Certes, il y a la "méthode" de
Descartes, mais cette ânerie ne veut donner aucun résultat, même si on se bouche les oreilles pour ne pas entendre maman qui veut (encore !) faire pipi, en essayant de se concentrer pour aboutir à la solution promise.
On sait d'avance que Mila va apparaître, et on l'attend vraiment avec impatience, car le pauvre Fausto commence à toucher le fond en entraînant le lecteur avec lui. On pourrait s'attendre à une infirmière ou une aide à domicile gaillarde et pleine de bon sens, mais notre philosophe, en proie au désespoir le plus noir, va sonner à la porte d'une voyante.
Mila a une certaine réputation à Moissy le bien nommé, et un tas de ragots courent à son sujet. Elle porte un énorme turban bariolé et des bijoux bling-bling, et elle raconte d'une voix envoûtante à Fausto perplexe et sidéré un tas de bobards sur ses ancêtres à Cordoue, et sur un merveilleux jardin paisible rempli de roses odorantes.
"Plus jamais !", se dit la malheureuse âme cartésienne après cette séance de torture orientale, et pourtant... quelque chose le pousse à y retourner encore et encore. Car Mila a un don.
Don de transformer le gris en multicolore pétillant, le fade en extraordinaire, et le quotidien lamentable en Mille et une nuits. C'est agréable à écouter. Et on réalise que le monde cache une incroyable dimension baroque accessible uniquement à ceux qui veulent la voir. Que dans sa mocheté, il peut être amusant et parfois même rempli de splendeurs.

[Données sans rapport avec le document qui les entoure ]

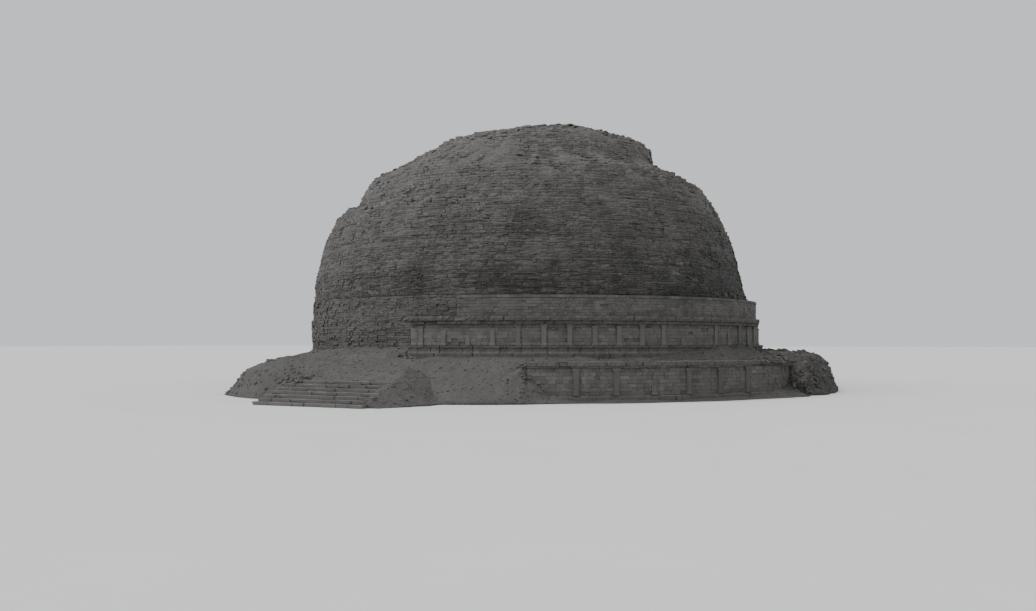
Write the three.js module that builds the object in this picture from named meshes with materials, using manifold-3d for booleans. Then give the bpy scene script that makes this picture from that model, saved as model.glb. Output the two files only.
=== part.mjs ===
// A ruined great stupa of coursed stone at half of its real size: a round terrace with flights of steps,
// a pilastered drum on it, and a solid dome that has lost its facing. Millimetres, +Z up.
// The origin is on the stupa's axis at ground level, and the flights lie on the X and Y axes.
// Azimuths are in degrees from the south (-Y), growing towards the east (+X).
import * as THREE from "three";
import { mergeVertices } from "three/addons/utils/BufferGeometryUtils.js";
import Module from "manifold-3d";

const wasm = await Module();
wasm.setup();

// Scale: every size below is the real one in metres, and mm() turns it into the model's millimetres
const SCALE = 1 / 2;
const mm = (metres) => metres * 1000 * SCALE;
const GAP = 0.3; // millimetres left between pieces that meet on a curved or slanted face
const REACH = 40; // metres, farther than any piece
const radians = THREE.MathUtils.degToRad;

// Terrace
const TERRACE_TOP = 2.7;
const TERRACE_CORE_RADIUS = 23.6;
const TERRACE_WALL_RADIUS = 24.0;
const PLINTH_HEIGHT = 0.4;
const PLINTH_PROJECTION = 0.16;
const WALL_TOP = 2.28;
const COPING_PROJECTION = 0.22;
const COPING_FILLET = 0.12;
const TERRACE_SIDES = 56;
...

Et aussi plein de promesses...
Je vous laisse découvrir le reste, en précisant que le livre se complique avec l'arrivée prévue des Roms à Moissy, et que ça va créer des tensions au bar et ailleurs. Il se complique encore davantage avec cette chose désagréable qui arrive à Perline, la fille de Madame Mila, qui a une prédilection pour les musclors sans cervelle. Et que ça va chauffer pour tout le monde. Mais en complétant la méthode de
Descartes par la "méthode Mila", on devrait s'en sortir.
La fin est un peu convenue, mais si on prend le livre comme une fable, elle convient parfaitement. Et je retournerai volontiers vers Lydie Salvaire, rien que pour le plaisir de disséquer à nouveau ses belles phrases complexes.